As the Courier-Journal and the Hechinger Report recently detailed, the gap in student achievement between different groups persists and is even widening in Kentucky. That’s why a bill working its way through Congress is troubling.
The CJ/Hechinger project looked mostly at the impact of Kentucky’s adoption of Common Core standards, but experts say many factors come to bear on why some students perform better than others. Solutions must extend beyond the school day to the home and community. For instance, if students are not healthy and well-nourished when they arrive at school, they struggle in the classroom.
One tool that has been helpful in this regard is the free and reduced-cost breakfast and lunch program offered to students from low-income families through federal funding. That program became even more effective in 2010 when Congress extended the benefit to cover all students in schools where at least 40 percent of the students qualify.

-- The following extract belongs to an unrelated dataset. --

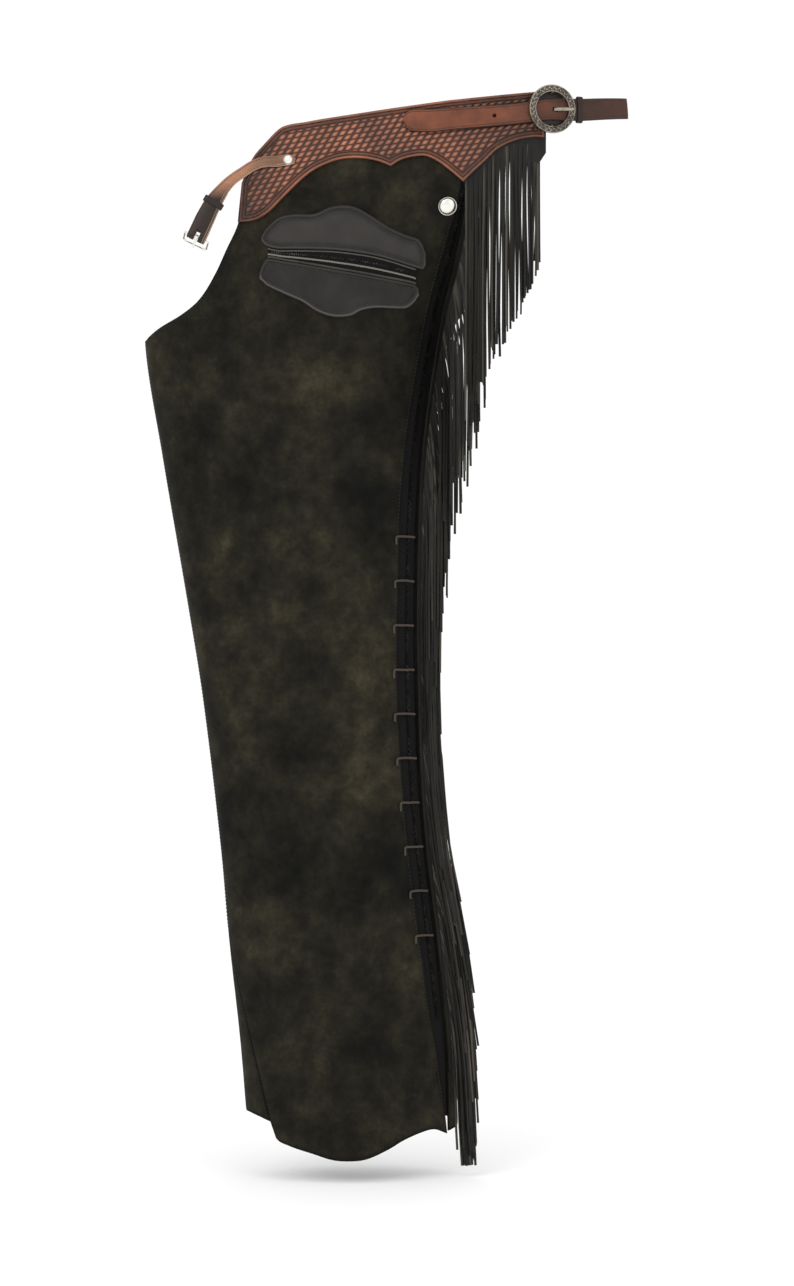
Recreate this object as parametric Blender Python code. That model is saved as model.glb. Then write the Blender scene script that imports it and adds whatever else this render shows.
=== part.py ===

The logic: the stigma of going to receive a free breakfast or lunch often keeps hungry students from seeking the very meal they so desperately need. If all students are getting fed, the stigma goes away.
Extending eligibility to all students also means that some children who don’t meet the eligibility requirements or can’t document it but who really don’t get good meals at home are also covered. And that’s often the case in schools with large low-income populations that do meet current overall eligibility standards.
In addition, schools save money by reducing administrative costs because they no longer must deal with the red tape of tracking which students are eligible and making sure only eligible students get the benefit.
The nutrition program’s authorization expired in September, so Congress is grappling with how to renew it. Unfortunately U.S. Rep. Todd Rokita thinks the current approach is “perverse” and a “bad social message.” The Indiana Republican is pushing legislation to raise the threshold to 60 percent of students qualifying before a school could extend free breakfast and lunch to all students.
By kicking out of the program an estimated 3.4 million students nationally who attend schools no longer eligible under his higher standard, Rokita figures the federal government will save $1 billion over a decade. To his credit, Rokita does say he wants the savings to be spent on a much-needed increase in the reimbursement for breakfasts served, which hasn’t been raised since the 1980s, and for improving summer meal programs for hungry children.
Rokita’s bill cleared the House Committee on Education and the Workforce last month. A separate bill with different provisions is working its way through the Senate. Now is the time to find a bipartisan solution that renews the program with similar guidelines on eligibility as in the past.
Some of our most challenged schools need to stay focused on getting children the education they deserve and not on administering a program that is but one crucial element of keeping those children ready to learn.